Data rows -
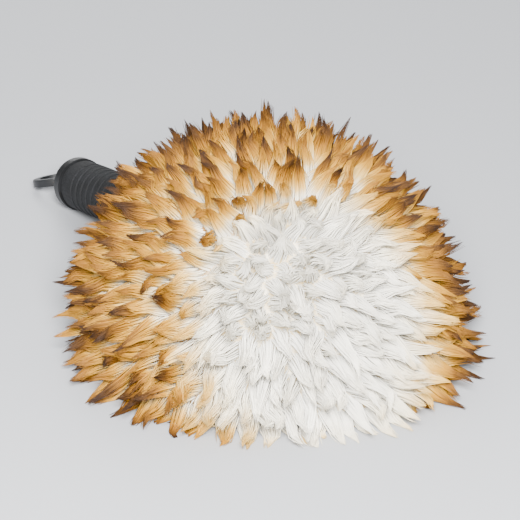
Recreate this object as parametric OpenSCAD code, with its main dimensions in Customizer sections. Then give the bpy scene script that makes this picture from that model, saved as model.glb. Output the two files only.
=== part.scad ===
// Wheel brush: a long-wool head on a moulded core, with a captive collar that locks it to a soft-grip handle.
// The brush lies on a flat surface, z = 0. Its wool is crushed flat underneath, and the end of its handle and
// its hang ring rest on the surface too, so the axis of the brush slopes up from the handle to the head.
// Places along the axis are called at_..., and are counted from the rear face of the end cap.

/* [Wool head] */
// Radius of the wool, seen from above
wool_r = 116; // [96:1:146]
// Height of the wool as it lies
wool_h = 146; // [120:1:180]
// Radius of the flat patch that the wool rests on
wool_flat_r = 97; // [70:1:108]
// Height at which the wool is widest
wool_wide_h = 26; // [18:1:34]
// Distance from the middle of the wool to its rear face
wool_back = 84; // [68:1:102]
// Height of the axis of the brush at the middle of the wool
axis_h = 64; // [58:1:72]

/* [Head core] */
// Length of the core tube
core_len = 98; // [80:1:120]
// Outer radius of the core tube
core_r = 32; // [26:0.5:38]
// Wall of the core tube
core_wall = 2.4; // [1.8:0.1:3]
// Thickness of the tanned hide
hide_t = 2.3; // [1.8:0.1:3]
// Depth of the plugs in the core tube
plug_len = 15; // [12:0.5:19]
// Thickness of the front plug's flange
plug_flange_t = 4; // [3:0.5:6]
// Radius of the splash guard
guard_r = 44; // [38:0.5:47]
// Thickness of the splash guard
guard_t = 3; // [2.4:0.1:4]

/* [Tie rod] */
// Radius of the tie rod
rod_r = 4; // [3:0.5:5]
// Distance across the flats of its nuts
nut_flats = 13; // [12:0.5:16]
// Height of its nuts
nut_h = 6.5; // [5:0.5:9]
// Radius of the front washer
washer_r = 12; // [9:0.5:15]
// Thickness of the front washer
washer_t = 2; // [1.5:0.1:2.5]

/* [Clamp band] */
// Width of the clamp band
band_w = 8; // [6:0.5:10]
// Thickness of its strap
strap_t = 1; // [0.6:0.1:1.4]
// Length of the housing of its screw, across the brush
band_house_len = 12; // [9:0.5:15]
// Height of that housing above the strap
band_house_h = 5; // [4.6:0.1:6]
// Radius of its screw
clamp_screw_r = 1.6; // [1.2:0.1:2]

/* [Handle] */
// Length of the soft grip
grip_len = 112; // [90:1:136]
// Largest radius of the soft grip
grip_r = 17.5; // [15.5:0.5:21]
// Radius of the handle core inside the grip
handle_r = 12; // [11.5:0.5:13]
// Pitch of the ribs on the grip
rib_pitch = 7; // [5:0.5:10]
// Depth of the grooves between the ribs
rib_depth = 0.9; // [0.4:0.1:1.2]
// Width of the ring between the grip and the hand stop
trim_w = 6; // [4:0.5:8]
// Radius of the hand stop
stop_r = 22; // [20:0.5:27]
// Thickness of the hand stop
stop_t = 8; // [7:0.5:10]
// Radius of the end cap
cap_r = 17; // [15:0.5:20]
// Thickness of the end cap
cap_t = 8; // [7:0.5:10]
// Radius of the end cap's screw
cap_screw_r = 2; // [1.6:0.1:2.5]
// Length of the end cap's screw under its head
cap_screw_len = 26; // [20:1:32]

/* [Lock collar] */
// Radius of the spigot that the collar turns on
spigot_r = 13.5; // [13:0.1:14.2]
// Length of the spigot
spigot_len = 22; // [20:0.5:27]
// Radius of the head's threaded boss
boss_r = 15.6; // [15.4:0.1:16.6]
// Radius of the collar under its grip
collar_r = 19.6; // [19:0.1:21]
// Thickness of the ribbed grip on the collar
collar_grip_t = 2.8; // [2:0.1:4]
// Thickness of the collar's inner flange
collar_flange_t = 9.6; // [8:0.2:11]
// Distance that the head moves in one turn of the collar
thread_lead = 4; // [3:0.5:5]
// Turns of the collar that free the head
thread_turns = 2; // [1.5:0.5:2.5]
// Distance across the flats of the head's hexagonal tang
tang_flats = 14; // [12:0.2:14.6]
// Length of the tang
tang_len = 41; // [34:1:49]
// Number of ribs on the collar
rib_count = 24; // [16:1:32]

/* [Hang ring] */
// Radius of the hole in the hang ring
hang_hole_r = 10.5; // [8:0.5:13]
// Width of the ring round its hole
hang_rim = 4.5; // [3.5:0.5:6]
// Thickness of the ring
hang_t = 5; // [4:0.5:6]
// Radius of the ring's pin
pin_r = 2; // [1.6:0.1:2.6]
// Radius of the ears that hold the pin
ear_r = 5.5; // [4.8:0.1:6.6]
// Thickness of each ear
ear_t = 4; // [3:0.5:5]
// Distance between the ears
ear_gap = 8.6; // [7:0.1:10.4]
// Distance from the end cap to the pin
pin_reach = 8; // [7.5:0.5:10]

/* [Fits] */
// Radial clearance of the collar on its spigot and of the ring on its pin
turn_gap = 0.08; // [0.04:0.01:0.1]
// Clearance round the thread and the tang
slide_gap = 0.3; // [0.2:0.05:0.4]
// Clearance of parts that are pressed or screwed together
seat_gap = 0.05; // [0.02:0.01:0.1]
// Clearance at the ends of moving parts
side_gap = 0.4; // [0.3:0.1:0.6]
// Room that the wool leaves round the clamp band and the stitches
wool_gap = 0.8; // [0.5:0.1:1.2]

/* [Hidden] */
$fn = 72;

// Places on the handle
at_screw_seat = 3;
at_grip = cap_t;
at_trim = at_grip + grip_len;
at_stop = at_trim + trim_w;
at_spigot = at_stop + stop_t;
at_spigot_end = at_spigot + spigot_len;
at_pin = -pin_reach;

// Places on the collar: its flange turns between the hand stop and the snap ring
snap_t = 1.4;
snap_groove = 1.2;
snap_opening = 7;
at_collar = at_spigot + side_gap;
at_collar_hollow = at_collar + collar_flange_t;
at_snap = at_collar_hollow + side_gap;
boss_gap = 0.6;
at_boss = at_spigot_end + boss_gap;
thread_len = thread_lead * thread_turns;
thread_depth = 0.9;
collar_lip = 4;
at_collar_end = at_boss + thread_len + collar_lip;

// Places on the head
shoulder_gap = 1;
shoulder_t = 6;
at_shoulder = at_collar_end + shoulder_gap;
at_guard = at_shoulder + shoulder_t;
at_tube = at_guard + guard_t;
at_tube_end = at_tube + core_len;
at_nose = at_tube_end + plug_flange_t;
at_front_nut = at_nose + washer_t;
rod_end = 2;
at_rod = at_boss + 6;
at_rod_end = at_front_nut + nut_h + rod_end;
at_hide = at_tube + 2;
at_band = at_hide + 2;
at_band_end = at_band + band_w;
at_pile = at_tube + 1.2;
at_middle = at_pile + wool_back;

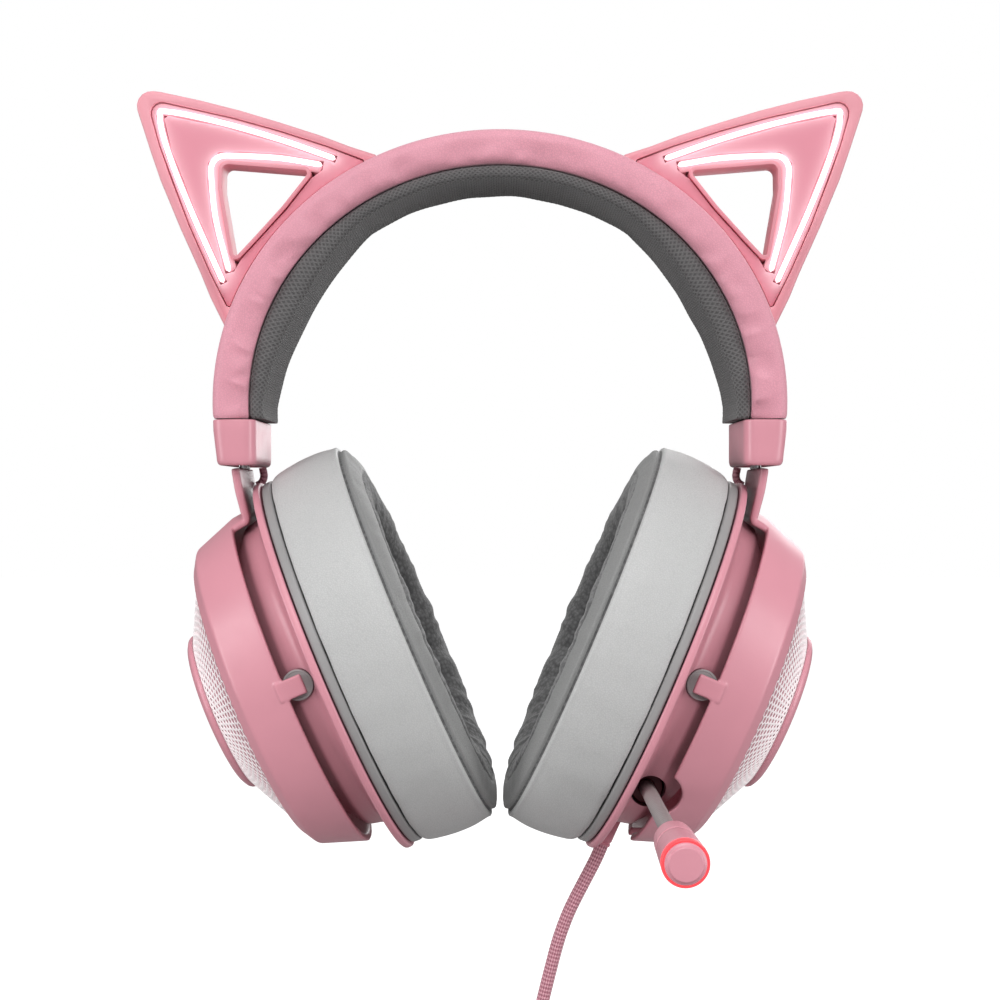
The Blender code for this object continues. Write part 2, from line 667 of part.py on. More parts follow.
def build_cup(label, side):
    pivot = cup_matrix(side) @ Matrix.Translation((PIVOT[0], 0, PIVOT[1]))
    tilt = empty(label + "_tilt_axis", pivot)
    body = empty(label + "_cup_plane", Matrix.Translation((-PIVOT[0], 0, -PIVOT[1])), tilt)

    housing = turned(label + "_cup_housing", (
        (0.0, -0.0137), (0.0323, -0.0137), (0.0358, -0.0118), (0.0411, -0.0079), (0.0418, -0.0050),
        (0.0418, 0.0), (0.0527, 0.0), (0.0527, -0.0020), (0.0470, -0.0024), (0.0446, -0.0036),
        (0.0438, -0.0050), (0.0430, -0.0085), (0.0370, -0.0130), (0.0330, -0.0155), (0.0, -0.0155)),
        PINK, body)
    for face, sign in (("front", -1), ("rear", 1)):
        name = label + "_" + face
        seat = across_rod(name + "_seat", side, PIVOT, (sign * BUSH_SEAT_Y, sign * SEAT_OUTER_Y),
                          BUSH_HEAD_RADIUS + GAP, body)
        hole = across_rod(name + "_hole", side, PIVOT, [sign * y for y in BUSH_BORE_Y],
                          BUSH_BODY_RADIUS + GAP, body)
        cut(housing, seat, hole)
        inner_y, step_y, outer_y = (sign * y for y in BUSH_Y)
        bush = across_rod(name + "_bush", side, PIVOT, (step_y, outer_y), BUSH_HEAD_RADIUS, body,
                          cutter=False, material=GREY)
        stalk_y = (inner_y, (step_y + outer_y) / 2)
        stalk = across_rod(name + "_stalk", side, PIVOT, stalk_y, BUSH_BODY_RADIUS, body)
        bore = across_rod(name + "_bore", side, PIVOT, [sign * y for y in PIN_BORE_Y],
                          PIN_HOLE_RADIUS, body)
        join(bush, stalk)
        cut(bush, bore)

    turned(label + "_pad_ring", ((0.0400, 0.0029), (0.0520, 0.0029), (0.0520, 0.0003), (0.0400, 0.0003)),
           GREY, body, closed=True)
    baffle = turned(label + "_baffle", (
        (0.0, -0.0003), (0.0413, -0.0003), (0.0413, -0.0023), (0.0, -0.0023)), BLACK, body)
    cut(baffle, rod(label + "_driver_hole", (0, 0, 0.002), (0, 0, -0.005), 0.0203, parent=body,
                    steps=CUP_STEPS, cutter=True))
    turned(label + "_driver", (
        (0.0, -0.0005), (0.0200, -0.0005), (0.0200, -0.0035), (0.0150, -0.0042), (0.0140, -0.0080),
        (0.0, -0.0080)), STEEL, body, steps=PIVOT_STEPS, oval=1)
    turned(label + "_diaphragm", (
        (0.0, 0.0024), (0.0090, 0.0019), (0.0190, 0.0005), (0.0190, -0.0002), (0.0, -0.0002)),
        BLACK, body, steps=PIVOT_STEPS, oval=1)
    turned(label + "_pad_mesh", ((0.0, 0.0040), (0.0324, 0.0040), (0.0324, 0.0032), (0.0, 0.0032)),
           SCREEN, body)
    turned(label + "_ear_pad", (
        (0.0360, 0.0250), (0.0415, 0.0257), (0.0465, 0.0250), (0.0503, 0.0232), (0.0534, 0.0170),
        (0.0540, 0.0120), (0.0528, 0.0070), (0.0510, 0.0032), (0.0330, 0.0032), (0.0313, 0.0080),
        (0.0310, 0.0150), (0.0326, 0.0215)), PAD_SKIN, body, closed=True)
    return housing, body


# ---------------------------------------------------------------- microphone, controls and cable

def ring_along_y(name, side, place, radii, y_range, material, parent):
    tube_outer = across_rod(name, side, place, y_range, radii[1], parent, cutter=False, material=material)
    bore_range = (min(y_range) - CUT_MARGIN, max(y_range) + CUT_MARGIN)
    cut(tube_outer, across_rod(name + "_bore", side, place, bore_range, radii[0], parent))
    return tube_outer


def build_microphone(housing, body):
    cut(housing, across_rod("mic_hole", 1, MIC_HOLE, MIC_HOLE_Y, MIC_HOLE_RADIUS, body))
    ring_along_y("mic_guide", 1, MIC_HOLE, GUIDE_RADII, GUIDE_Y, GREY, body)
    x, z = in_cup(1, *MIC_HOLE)
    slide = empty("mic_slide_axis", Matrix.Translation((x, 0, z)))
    rod("mic_boom", (0, BOOM_Y[0], 0), (0, BOOM_Y[1], 0), BOOM_RADIUS, GREY, slide, steps=12)
    shell = rod("mic_housing", (0, MIC_BACK_Y, 0), (0, MIC_FRONT_Y, 0), MIC_RADII[0], PINK, slide,
                end_radius=MIC_RADII[1])
    cut(shell, rod("mic_housing_bore", (0, MIC_BORE_Y[0], 0), (0, MIC_BORE_Y[1], 0), MIC_BORE_RADIUS,
                   parent=slide, cutter=True))
    rod("mic_capsule", (0, MIC_CAPSULE_Y[0], 0), (0, MIC_CAPSULE_Y[1], 0), MIC_BORE_RADIUS - GAP,
        STEEL, slide)
    light = rod("mic_light_ring", (0, MIC_RING_Y[0], 0), (0, MIC_RING_Y[1], 0), MIC_RING_RADIUS,
                RED_LIGHT, slide)
    cut(light, rod("mic_light_bore", (0, MIC_RING_Y[0] - CUT_MARGIN, 0), (0, MIC_RING_Y[1] + CUT_MARGIN, 0),
                   MIC_BORE_RADIUS, parent=slide, cutter=True))
    rod("mic_cap", (0, MIC_CAP_Y[0], 0), (0, MIC_CAP_Y[1], 0), MIC_CAP_RADII[0], PINK, slide,
        end_radius=MIC_CAP_RADII[1])


def build_controls(housing, body):
    reach = WHEEL_RADIUS + WHEEL_GAP
    slot = across_box("wheel_slot", 1, (WHEEL_U - reach, WHEEL_U + reach), WHEEL_SLOT_Y,
                      (WHEEL_N[0] - WHEEL_GAP, WHEEL_N[1] + WHEEL_GAP), body)
    button_u = (BUTTON_U - BUTTON_HALF[0], BUTTON_U + BUTTON_HALF[0])
    button_n = (BUTTON_N - BUTTON_HALF[1], BUTTON_N + BUTTON_HALF[1])
    hole = across_box("button_hole", 1, (button_u[0] - GAP, button_u[1] + GAP), BUTTON_HOLE_Y,
                      (button_n[0] - GAP, button_n[1] + GAP), body)
    cut(housing, slot, hole)
    rod("volume_wheel", (WHEEL_U, -WHEEL_Y, WHEEL_N[0]), (WHEEL_U, -WHEEL_Y, WHEEL_N[1]), WHEEL_RADIUS,
        GREY, body)
    across_box("mute_button", 1, button_u, BUTTON_Y, button_n, body, cutter=False, material=GREY)
    across_box("control_board", 1, BOARD_U, BOARD_DEPTH_Y, BOARD_N, body, cutter=False, material=BOARD)


def build_cable(housing, body):
    rod("strain_relief", (RELIEF_U[0], 0, RELIEF_N), (RELIEF_U[1], 0, RELIEF_N), RELIEF_RADIUS,
        PINK, body, steps=RELIEF_STEPS, end_radius=RELIEF_RADIUS * RELIEF_END_SCALE)
    cut(housing, rod("relief_hole", (RELIEF_HOLE_U[0], 0, RELIEF_N), (RELIEF_HOLE_U[1], 0, RELIEF_N),
                     RELIEF_RADIUS + GAP, parent=body, steps=RELIEF_STEPS, cutter=True))
    tube("main_cable", [(x, 0, z) for x, z in CABLE_ROUTE], CABLE_RADIUS, BRAID)

    x, z = COIL_CENTRE
    inner, outer = COIL_MEAN_RADIUS - COIL_HALF_SECTION, COIL_MEAN_RADIUS + COIL_HALF_SECTION
    half = COIL_HALF_SECTION
    soft = COIL_CORNER
    coil = turned("cable_coil", (
        (inner + soft, half), (outer - soft, half), (outer, half - soft), (outer, soft - half),
        (outer - soft, -half), (inner + soft, -half), (inner, soft - half), (inner, half - soft)),
        BRAID, closed=True, oval=1)
    coil.location = (x, 0, z)
    coil.rotation_euler = (pi / 2, 0, 0)
    tail = [(x + dx, 0, z + dz) for dx, dz in TAIL_ROUTE]
    tube("cable_tail", smooth(tail, 2), CABLE_RADIUS, BRAID)

    tie_place = Matrix.Translation((x, 0, z)) @ Matrix.Rotation(-TIE_ANGLE, 4, "Y")
    tie_frame = empty("tie_frame", tie_place @ Matrix.Translation((COIL_MEAN_RADIUS, 0, 0)))
    tie = box("cable_tie", (-TIE_OUTER, -TIE_OUTER, -TIE_HALF_WIDTH), (TIE_OUTER, TIE_OUTER, TIE_HALF_WIDTH),
              BLACK, tie_frame)
    reach = TIE_HALF_WIDTH + CUT_MARGIN
    cut(tie, box("tie_opening", (-TIE_OPENING, -TIE_OPENING, -reach), (TIE_OPENING, TIE_OPENING, reach),
                 parent=tie_frame, cutter=True))

    end_x, end_z = x + TAIL_ROUTE[-1][0], z + TAIL_ROUTE[-1][1] - GAP
    plug_end = end_z - 2 * PLUG_HALF[2]
    box("plug_body", (end_x - PLUG_HALF[0], -PLUG_HALF[1], plug_end),
        (end_x + PLUG_HALF[0], PLUG_HALF[1], end_z), PINK)
    shell_top = plug_end - GAP
    shell_end = shell_top - 2 * SHELL_HALF[2]
    shell = box("plug_shell", (end_x - SHELL_HALF[0], -SHELL_HALF[1], shell_end),
                (end_x + SHELL_HALF[0], SHELL_HALF[1], shell_top), STEEL)
    mouth_x, mouth_y = SHELL_HALF[0] - SHELL_WALL, SHELL_HALF[1] - SHELL_WALL
    cut(shell, box("plug_mouth", (end_x - mouth_x, -mouth_y, shell_end - CUT_MARGIN),
                   (end_x + mouth_x, mouth_y, shell_top - SHELL_BACK), cutter=True))


# ---------------------------------------------------------------- assembly

build_headband()
for side_label, side_sign in SIDES.items():
    build_collar(side_label, side_sign)
    build_ear(side_label, side_sign)
    build_yoke(side_label, side_sign)
    cup_housing, cup_body = build_cup(side_label, side_sign)
    if side_sign > 0:
        build_microphone(cup_housing, cup_body)
        build_controls(cup_housing, cup_body)
        build_cable(cup_housing, cup_body)
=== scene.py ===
"""A pink cat-ear gaming headset: finished pieces and materials over the CAD frame.

Everything is in metres in the row frame: X to the wearer's left, -Y to the front, +Z up.
A cup is drawn in its own plane: u runs down the cup, n towards the head.
"""
from math import asin, cos, hypot, pi, radians, sin, sqrt, tan, tau

import bmesh
import bpy
import numpy as np
from mathutils import Matrix, Vector, kdtree, noise


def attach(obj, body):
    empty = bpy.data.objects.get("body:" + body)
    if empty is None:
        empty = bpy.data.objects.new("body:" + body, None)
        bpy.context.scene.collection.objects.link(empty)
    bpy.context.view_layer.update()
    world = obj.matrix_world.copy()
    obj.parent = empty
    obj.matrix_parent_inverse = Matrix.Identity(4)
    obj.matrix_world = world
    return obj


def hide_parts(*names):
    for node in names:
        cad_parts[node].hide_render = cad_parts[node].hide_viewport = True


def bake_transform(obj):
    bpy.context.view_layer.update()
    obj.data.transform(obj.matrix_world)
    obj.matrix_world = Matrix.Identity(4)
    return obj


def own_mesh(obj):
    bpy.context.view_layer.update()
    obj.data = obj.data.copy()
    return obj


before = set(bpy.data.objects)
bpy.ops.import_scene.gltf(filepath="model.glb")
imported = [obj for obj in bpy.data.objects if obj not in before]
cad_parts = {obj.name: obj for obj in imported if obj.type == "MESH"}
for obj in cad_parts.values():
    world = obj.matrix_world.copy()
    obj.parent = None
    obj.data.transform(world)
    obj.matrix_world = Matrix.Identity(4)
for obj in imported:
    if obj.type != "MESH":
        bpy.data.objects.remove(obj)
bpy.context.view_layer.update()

SCENE = bpy.context.scene

GAP = 0.0003
SIDES = {"left": -1, "right": 1}

# Headband: ellipses about one centre
BAND_CENTRE_Z = -0.0585
BAND_END_Z = -0.0628
BAND_HALF_WIDTH = 0.0185
COVER_OUTER = (0.0748, 0.0710)
COVER_INNER = (0.0655, 0.0620)
CUSHION_INNER = (0.0616, 0.0585)
CUSHION_BULGE = 0.0028
CUSHION_BULGE_SPAN = radians(55)
CUSHION_HALF_WIDTH = 0.0165
COLLAR_X = (0.0634, 0.0748)
COLLAR_Z = (-0.0750, -0.0631)
STEM_X = 0.0687
STEM_HALF_WIDTH = 0.0070
LINK_ROUTE = ((0.0654, -0.0751), (0.0650, -0.0774), (0.0656, -0.0791), (0.0668, -0.0800))
LINK_Y = 0.0120
LINK_RADIUS = 0.0011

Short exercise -
Give again, word for word, the lines of the listing, starting at its first line and ending with the line containing "the end cap.".

Answer for this exercise -
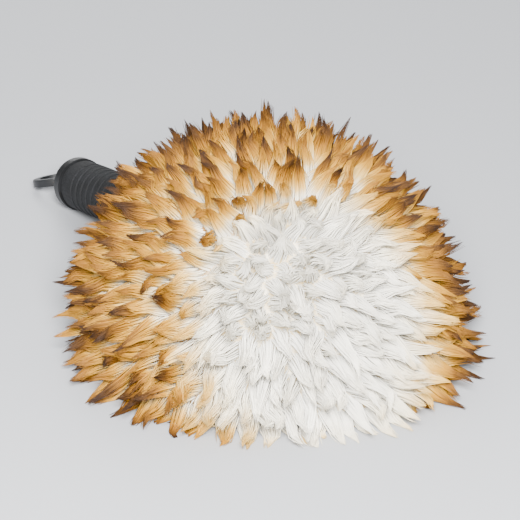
Recreate this object as parametric OpenSCAD code, with its main dimensions in Customizer sections. Then give the bpy scene script that makes this picture from that model, saved as model.glb. Output the two files only.
=== part.scad ===
// Wheel brush: a long-wool head on a moulded core, with a captive collar that locks it to a soft-grip handle.
// The brush lies on a flat surface, z = 0. Its wool is crushed flat underneath, and the end of its handle and
// its hang ring rest on the surface too, so the axis of the brush slopes up from the handle to the head.
// Places along the axis are called at_..., and are counted from the rear face of the end cap.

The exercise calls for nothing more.